4. Have multiple income sources.
“While the level of income is important (the happy group reported a larger income number than the unhappy group), what also makes a difference is the number of different income streams,” writes Moss in the Atlanta Journal-Constitution. “Diversification of income is a key here.”
Among the happy group, three income sources are average, while less than two are common among the unhappy group. “These sources include Social Security and pension benefits, part-time work, rental income, other government benefits and then, of course, investment income,” he adds.
5. Maintain a schedule, but not like before you retired.
According to a study from Taiwan, a crucial ingredient to a happy retirement is not how much free time you have. It’s actually how you utilize it.
Instead of blocking out every minute of your free time, the authors recommend setting goals and prioritizing your free time, and then evaluating whether they can be achieved. In addition, they said you should plan your activities on a daily and weekly basis – not hourly. Scheduling your time helps you avoid getting bored, depressed, or isolated.
Need some ideas on how to spend your post-work time? You could find innovative ways to make extra money or babysit your grandchildren every Tuesday and Thursday. Perhaps you could meet once a week with friends for lunch or indulge in a hobby like bird watching or visiting a museum.
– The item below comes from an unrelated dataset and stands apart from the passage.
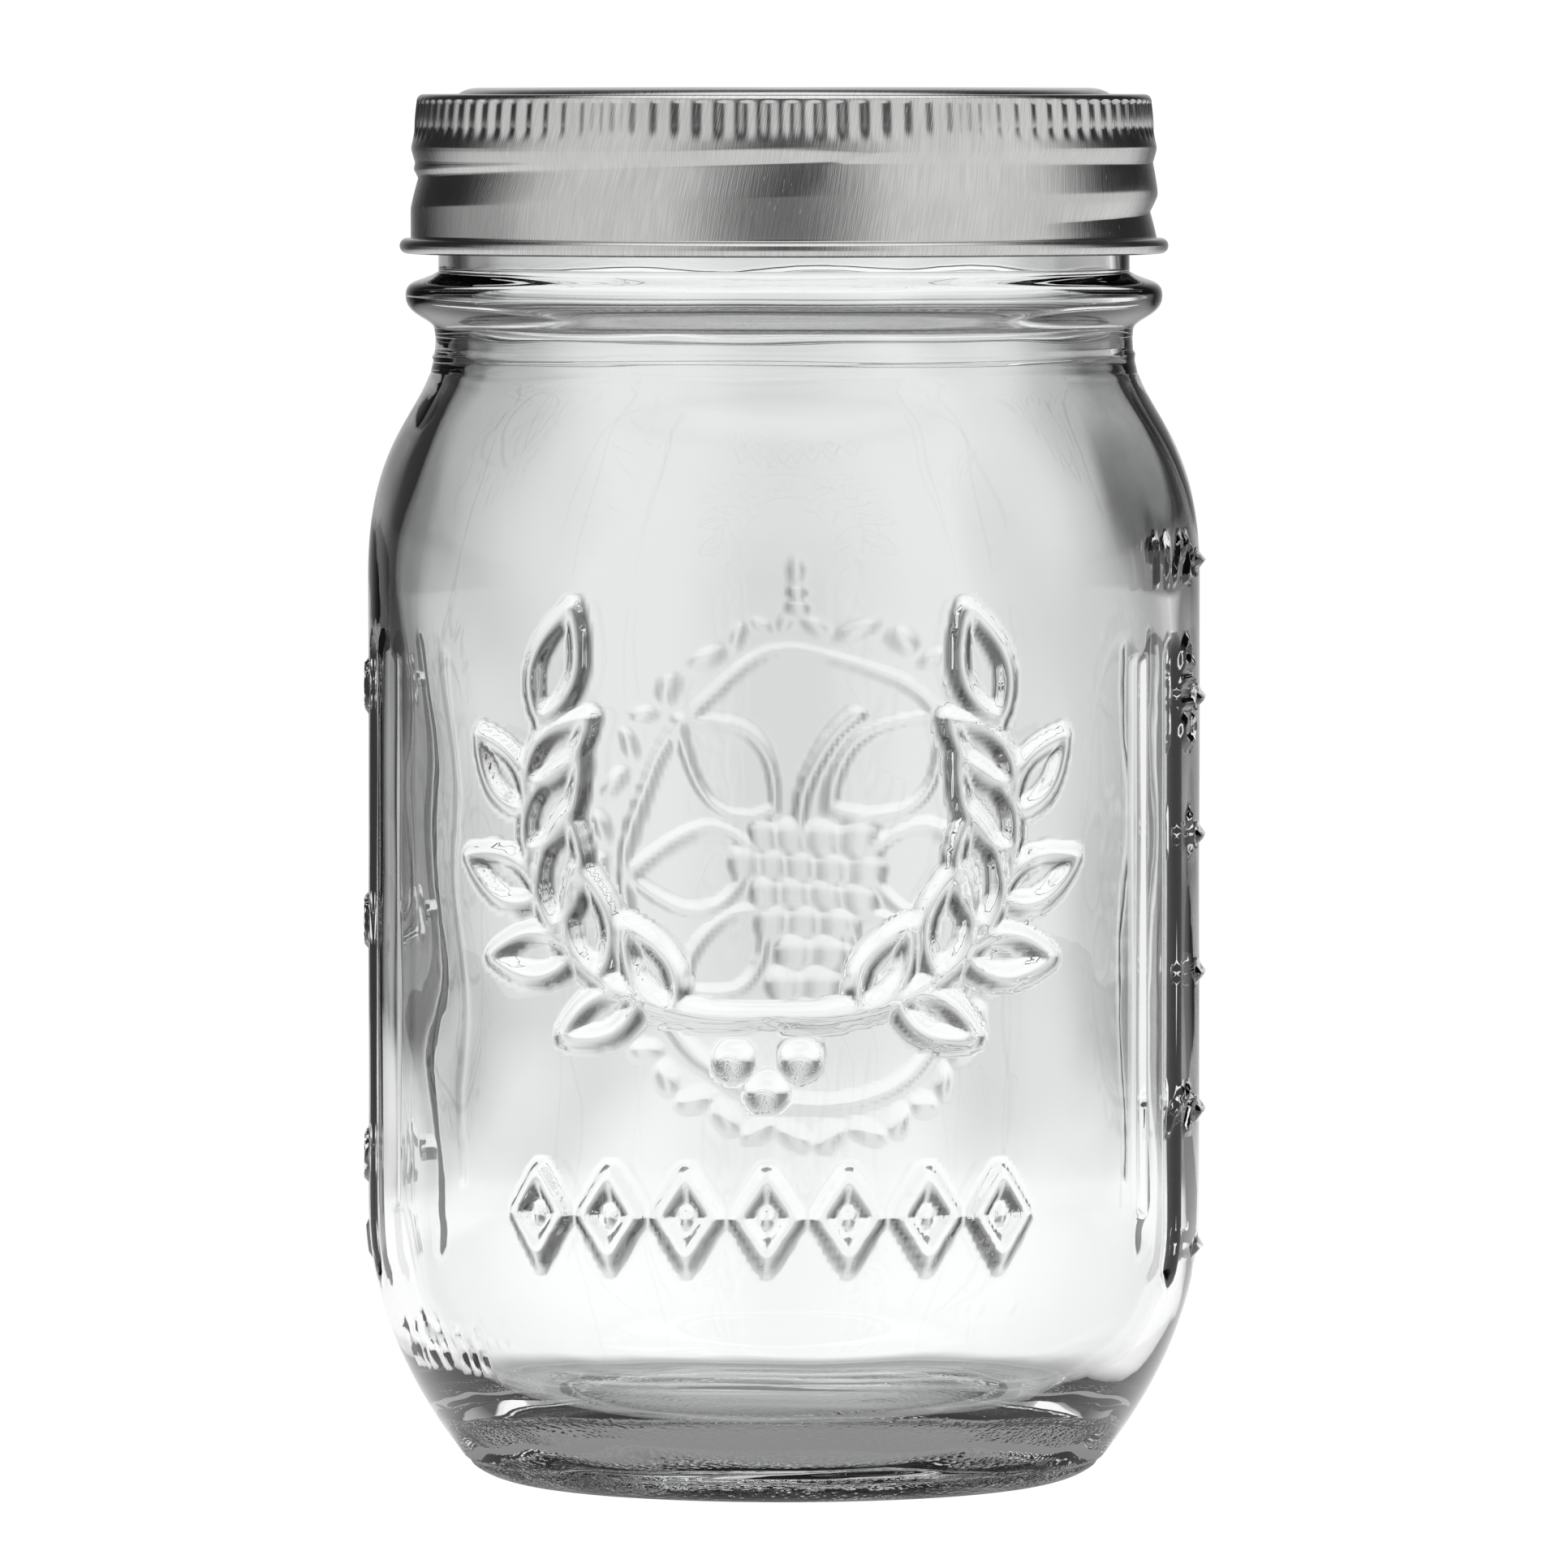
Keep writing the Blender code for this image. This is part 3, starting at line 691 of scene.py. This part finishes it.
class Nodes:
    """A short way to write node trees: each call makes a node and links its inputs."""

    def __init__(self, tree):
        self.tree = tree

    def add(self, kind, out=0, **inputs):
        node = self.tree.nodes.new(kind)
        for key, value in inputs.items():
            name = key.replace("_", " ")
            if hasattr(node, key) and name not in node.inputs:
                setattr(node, key, value)
                continue
            socket = node.inputs[int(key[2:])] if key.startswith("in") and key[2:].isdigit() \
                else node.inputs[name]
            self.put(socket, value)
        return node.outputs[out]

    def put(self, socket, value):
        if isinstance(value, bpy.types.NodeSocket):
            self.tree.links.new(value, socket)
        else:
            socket.default_value = value

    def maths(self, operation, first, second=0.0):
        return self.add("ShaderNodeMath", operation=operation, in0=first, in1=second)

    def remap(self, value, low, high, to_low, to_high):
        return self.add("ShaderNodeMapRange", interpolation_type="SMOOTHSTEP", in0=value,
                        in1=low, in2=high, in3=to_low, in4=to_high)


def new_material(name):
    """An empty node material, with its node helper and its output node."""
    made = bpy.data.materials.new(name)
    made.use_nodes = True
    made.node_tree.nodes.clear()
    nodes = Nodes(made.node_tree)
    output = made.node_tree.nodes.new("ShaderNodeOutputMaterial")
    return made, nodes, output


def glass_material():
    """Clear soda-lime glass: polished, scuffed only where it stands."""
    made, nodes, output = new_material("clear_glass")
    place = nodes.add("ShaderNodeTexCoord", out=3)
    height = nodes.add("ShaderNodeSeparateXYZ", out=2, in0=place)
    grain = nodes.add("ShaderNodeTexNoise", Vector=place, Scale=900.0, Detail=2.0)
    scuff = nodes.remap(height, 0.0, 0.5 * MM, 0.22, 0.0)
    rough = nodes.maths("MULTIPLY", scuff, grain)
    peel = nodes.add("ShaderNodeTexNoise", Vector=place, Scale=170.0, Detail=1.5)
    smear = nodes.add("ShaderNodeBump", Strength=0.35, Distance=0.00003, Height=peel)
    dots = nodes.add("ShaderNodeTexVoronoi", Vector=place, Scale=1500.0)
    low = nodes.remap(height, 2.3 * MM, 2.7 * MM, 1.0, 0.0)
    stipple = nodes.maths("MULTIPLY", dots, low)
    bump = nodes.add("ShaderNodeBump", Strength=0.6, Distance=0.00012, Height=stipple, Normal=smear)
    shader = nodes.add("ShaderNodeBsdfPrincipled", Roughness=rough, IOR=1.52, Normal=bump)
    shader.node.inputs["Base Color"].default_value = (0.985, 0.992, 0.99, 1.0)
    shader.node.inputs["Transmission Weight"].default_value = 1.0
    clear = nodes.add("ShaderNodeBsdfTransparent")
    clear.node.inputs["Color"].default_value = (0.93, 0.94, 0.94, 1.0)
    shadow = nodes.add("ShaderNodeLightPath", out=1)
    mixed = nodes.add("ShaderNodeMixShader", in0=shadow, in1=shader, in2=clear)
    nodes.put(output.inputs["Surface"], mixed)
    return made


def tinplate_material(name, wraps_round):
    """Tin-plated sheet with fine slanting scratches, round the band or across the lid."""
    made, nodes, output = new_material(name)
    place = nodes.add("ShaderNodeTexCoord", out=3)
    parts = nodes.add("ShaderNodeSeparateXYZ", in0=place).node
    if wraps_round:
        turn = nodes.maths("ARCTAN2", parts.outputs[1], parts.outputs[0])
        along = nodes.maths("MULTIPLY", turn, band_high.x)
        up = parts.outputs[2]
    else:
        along, up = parts.outputs[0], parts.outputs[1]
    cloud = nodes.add("ShaderNodeTexNoise", Vector=place, Scale=130.0, Detail=3.0)
    scratches = []
    for lean, fine, long, low, high, seed in ((-0.17, 8000.0, 260.0, 0.3, 0.7, 0.0),
                                              (-0.24, 6400.0, 420.0, 0.7, 0.8, 7.0),
                                              (0.1, 6800.0, 460.0, 0.73, 0.82, 19.0)):
        leaned = nodes.maths("ADD", along, nodes.maths("MULTIPLY", up, lean))
        streak = nodes.add("ShaderNodeCombineXYZ", in0=nodes.maths("MULTIPLY", leaned, fine),
                           in1=nodes.maths("MULTIPLY", up, long), in2=seed)
        marks = nodes.add("ShaderNodeTexNoise", Vector=streak, Scale=1.0, Detail=2.0)
        scratches.append(nodes.remap(marks, low, high, 0.0, 1.0))
    brushing, deep, crossing = scratches
    worn = nodes.maths("MAXIMUM", deep, nodes.maths("MULTIPLY", crossing, 0.7))
    rough = nodes.maths("ADD", nodes.remap(cloud, 0.3, 0.7, 0.15, 0.2),
                        nodes.maths("MULTIPLY", worn, 0.15))
    relief = nodes.maths("SUBTRACT", nodes.maths("MULTIPLY", brushing, 0.6), worn)
    bump = nodes.add("ShaderNodeBump", Strength=0.6, Distance=0.000014, Height=relief)
    tone = nodes.remap(cloud, 0.3, 0.7, 0.52, 0.57)
    streaked = nodes.maths("MULTIPLY", tone, nodes.remap(brushing, 0.0, 1.0, 0.93, 1.07))
    bright = nodes.maths("ADD", streaked, nodes.maths("MULTIPLY", worn, 0.1))
    colour = nodes.add("ShaderNodeCombineColor", in0=bright, in1=bright,
                       in2=nodes.maths("MULTIPLY", bright, 0.99))
    shader = nodes.add("ShaderNodeBsdfPrincipled", Roughness=rough, Normal=bump)
    nodes.put(shader.node.inputs["Base Color"], colour)
    shader.node.inputs["Metallic"].default_value = 1.0
    shader.node.inputs["Anisotropic"].default_value = 0.45
    if wraps_round:
        grain = nodes.add("ShaderNodeTangent", direction_type="RADIAL", axis="Z")
        nodes.put(shader.node.inputs["Tangent"], grain)
    nodes.put(output.inputs["Surface"], shader)
    return made


def compound_material():
    """Dull sealing compound with a faint mottle."""
    made, nodes, output = new_material("sealing_compound")
    place = nodes.add("ShaderNodeTexCoord", out=3)
    mottle = nodes.add("ShaderNodeTexNoise", Vector=place, Scale=420.0, Detail=4.0)
    tone = nodes.add("ShaderNodeValToRGB", Fac=mottle)
    tone.node.color_ramp.elements[0].color = (0.36, 0.34, 0.32, 1.0)
    tone.node.color_ramp.elements[1].color = (0.48, 0.46, 0.43, 1.0)
    bump = nodes.add("ShaderNodeBump", Strength=0.4, Distance=0.00004, Height=mottle)
    rough = nodes.remap(mottle, 0.2, 0.8, 0.5, 0.65)
    shader = nodes.add("ShaderNodeBsdfPrincipled", Roughness=rough, Normal=bump)
    nodes.put(shader.node.inputs["Base Color"], tone)
    nodes.put(output.inputs["Surface"], shader)
    return made


def floor_material():
    """A white table that glows as painted light: a painted shadow under the jar, bright round it, dim
    as the room farther off.
    """
    made, nodes, output = new_material("studio_floor")
    place = nodes.add("ShaderNodeTexCoord", out=3)
    away = nodes.add("ShaderNodeVectorMath", out=1, operation="LENGTH", in0=place)
    # The glow is painted light: emission in place of the room's lamps falling on the table.
    room = room_light(nodes, place, sine(-5))
    far = nodes.remap(away, TABLE_NEAR, TABLE_FAR, 0.0, 1.0)
    near = nodes.maths("MULTIPLY", nodes.maths("SUBTRACT", 1.0, far), PAINTED_TABLE_LIGHT)
    open_table = nodes.maths("ADD", near, nodes.maths("MULTIPLY", far, room))
    # Painted shadow under the jar: the glow drops between the two radii.
    shade = nodes.remap(away, SHADE_INNER, SHADE_OUTER, PAINTED_SHADOW_UNDER_JAR, 1.0)
    glow = nodes.add("ShaderNodeEmission", Strength=nodes.maths("MULTIPLY", open_table, shade))
    glow.node.inputs["Color"].default_value = (1.0, 1.0, 1.0, 1.0)
    plain = nodes.add("ShaderNodeEmission", Strength=PLAIN_WHITE)
    plain.node.inputs["Color"].default_value = (1.0, 1.0, 1.0, 1.0)
    seen = nodes.add("ShaderNodeLightPath", out=0)
    nodes.put(output.inputs["Surface"],
              nodes.add("ShaderNodeMixShader", in0=seen, in1=glow, in2=plain))
    return made


# ---------------------------------------------------------------- studio

TABLE_RADIUS = 0.9
# Painted light on the table: how brightly it glows near the jar, and where that fades to the room's
# brightness.
TABLE_NEAR, TABLE_FAR = 0.16, 0.8
PAINTED_TABLE_LIGHT = 1.02
# Painted shadow: the share of the glow left under the jar, dropping between SHADE_INNER and
# SHADE_OUTER.
PAINTED_SHADOW_UNDER_JAR = 0.25
SHADE_INNER, SHADE_OUTER = 0.031, 0.043
PLAIN_WHITE = 1.05
AMBIENT = 0.03
# Each panel of light, in degrees: azimuth of its middle from the camera side, half
# width and fade, lowest and highest elevation and fade; then how fast it fades
# sideways, and its brightness
LIGHT_PANELS = (
    (-58, 24, 34, -40, 46, 14, 1.2, 0.95),
    (60, 26, 30, -40, 46, 14, 1.0, 1.0),
    (100, 40, 16, -40, 1, 3, 1.0, 0.9),
    (-100, 16, 30, -40, 1, 3, 1.0, 0.5),
    (0, 40, 30, -40, 0, 6, 1.0, 0.27),
    (0, 40, 30, -40, 30, 10, 1.0, 0.1),
    (180, 2, 30, -40, 14, 45, 1.9, 0.79),
    (0, 180, 1, 62, 91, 12, 1.0, 1.5),
)


def sine(elevation):
    """Height of a direction at an elevation in degrees, straight up at most."""
    return math.sin(math.radians(min(elevation, 90)))


def room_light(nodes, toward, rise):
    """Brightness of the panels round the room, along a direction and its height's sine."""
    flat = nodes.add("ShaderNodeVectorMath", operation="MULTIPLY", in0=toward,
                     in1=(1.0, 1.0, 0.0))
    level = nodes.add("ShaderNodeVectorMath", operation="NORMALIZE", in0=flat)
    total = AMBIENT
    for azimuth, half, soft, low, high, fall, power, brightness in LIGHT_PANELS:
        turn = FRONT + VIEW_TURN + math.radians(azimuth)
        middle = (math.cos(turn), math.sin(turn), 0.0)
        facing = nodes.add("ShaderNodeVectorMath", out=1, operation="DOT_PRODUCT",
                           in0=level, in1=middle)
        aside = nodes.maths("ARCCOSINE", facing)
        share = nodes.add("ShaderNodeMapRange", in0=aside, in1=math.radians(half),
                          in2=math.radians(half + soft), in3=1.0, in4=0.0)
        across = nodes.maths("MULTIPLY", nodes.maths("POWER", share, power), brightness)
        above = nodes.remap(rise, sine(low - fall), sine(low), 0.0, 1.0)
        below = nodes.remap(rise, sine(high), sine(high + fall) + 0.001, 1.0, 0.0)
        lit = nodes.maths("MULTIPLY", across, nodes.maths("MULTIPLY", above, below))
        total = nodes.maths("MAXIMUM", total, lit)
    return total


def make_world():
    """Panels of soft light round the room, while the camera sees a plain white backdrop."""
    world = bpy.data.worlds.new("studio")
    bpy.context.scene.world = world
    world.use_nodes = True
    world.node_tree.nodes.clear()
    nodes = Nodes(world.node_tree)
    output = world.node_tree.nodes.new("ShaderNodeOutputWorld")
    toward = nodes.add("ShaderNodeTexCoord", out=0)
    rise = nodes.add("ShaderNodeSeparateXYZ", out=2, in0=toward)
    glow = nodes.add("ShaderNodeBackground", Strength=room_light(nodes, toward, rise))
    glow.node.inputs["Color"].default_value = (1.0, 1.0, 1.0, 1.0)
    plain = nodes.add("ShaderNodeBackground", Strength=PLAIN_WHITE)
    plain.node.inputs["Color"].default_value = (1.0, 1.0, 1.0, 1.0)
    seen = nodes.add("ShaderNodeLightPath", out=0)
    nodes.put(output.inputs["Surface"],
              nodes.add("ShaderNodeMixShader", in0=seen, in1=glow, in2=plain))


def make_floor(material):
    """The round table that the jar stands on."""
    bpy.ops.mesh.primitive_circle_add(vertices=96, radius=TABLE_RADIUS, fill_type="NGON")
    floor = bpy.context.object
    floor.name = "studio_floor"
    floor.location.z = glass_low.z
    floor.data.materials.append(material)


def aim_at_jar(holder):
    """Turns a lamp or a camera to face the middle of the jar."""
    aim = Vector((0, 0, VIEW_TARGET)) - holder.location
    holder.rotation_euler = aim.to_track_quat("-Z", "Y").to_euler()


def make_lights():
    """A wide soft lamp overhead, kept out of reflections and the glass: only dull pieces take it."""
    lamp = bpy.data.lights.new("over", "AREA")
    lamp.size = 1.2
    lamp.energy = 9.0
    holder = bpy.data.objects.new("over", lamp)
    holder.location = (0.1, 0.2, 1.3)
    aim_at_jar(holder)
    holder.visible_glossy = False
    holder.visible_transmission = False
    bpy.context.scene.collection.objects.link(holder)


def make_camera():
    """The photograph's viewing angle, through a long lens."""
    camera = bpy.data.cameras.new("camera")
    camera.lens = LENS
    camera.sensor_width = SENSOR
    camera.clip_end = 20.0
    holder = bpy.data.objects.new("camera", camera)
    holder.location = (VIEW_DISTANCE * math.sin(VIEW_TURN),
                       -VIEW_DISTANCE * math.cos(VIEW_TURN), VIEW_HEIGHT)
    aim_at_jar(holder)
    bpy.context.scene.collection.objects.link(holder)
    bpy.context.scene.camera = holder


bpy.context.scene.view_settings.view_transform = "Standard"
make_camera()
make_world()
make_lights()
make_floor(floor_material())
make_glass(glass_material())
make_band(tinplate_material("band_tinplate", wraps_round=True))
make_lid(tinplate_material("lid_tinplate", wraps_round=False))
make_seal(compound_material())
FAQs About Happy Retirement Living
1. What does happiness mean to you?
Arguably, this should be the first question to answer — especially when going through a change like the transition from work to retirement. In order to feel happier, what needs to be changed or what should be done? The things that make you happy might not be the same as those of someone else. As such, think very carefully about what makes you happy and what steps you would need to take to accomplish it.
2. Is my health up to par?
Regardless of your genetics, you can actively work to ensure your health is as good as possible in retirement. For starters, choose an activity you enjoy. Exercises like biking, tennis, yoga, or walking not only help you live longer, they’re also activities you may actually enjoy.
Additionally, if you’re planning on relocating, don’t overlook the quality and distance of hospitals, specialists, and health facilities.
3. How should I spend my free time?
The happiest retired people know how to spend their days wisely. This includes spending quality time with family and friends, volunteering and engaging in social activities like a book club or golf outing. You may also find joy in working part-time, launching a side hustle, mentoring others, or picking up a hobby you’ve always wanted to try.
4. Does money guarantee a happy retirement?
No. Money doesn’t guarantee a happy retirement. But, it can help depending on your goals and objectives.
To meet your individual retirement goals, it is advised people work with an advisor, instead of providing a blanket figure such as $1 million or $2 million.
5. Will an annuity make retirement happier?
An annuity can guarantee a lifetime income. The majority of your living expenses in retirement will likely be covered by other sources of guaranteed income, such as Social Security and a pension. As such, you may not need to insure additional income if those other sources cover most of your needs. But, for those who don’t have much of a guaranteed income, buying an annuity could be worth exploring.
In addition, according to articles published in Time and The Wall Street Journal, those receiving a substantial check every month are much happier. Furthermore, studies have shown that they live longer as well.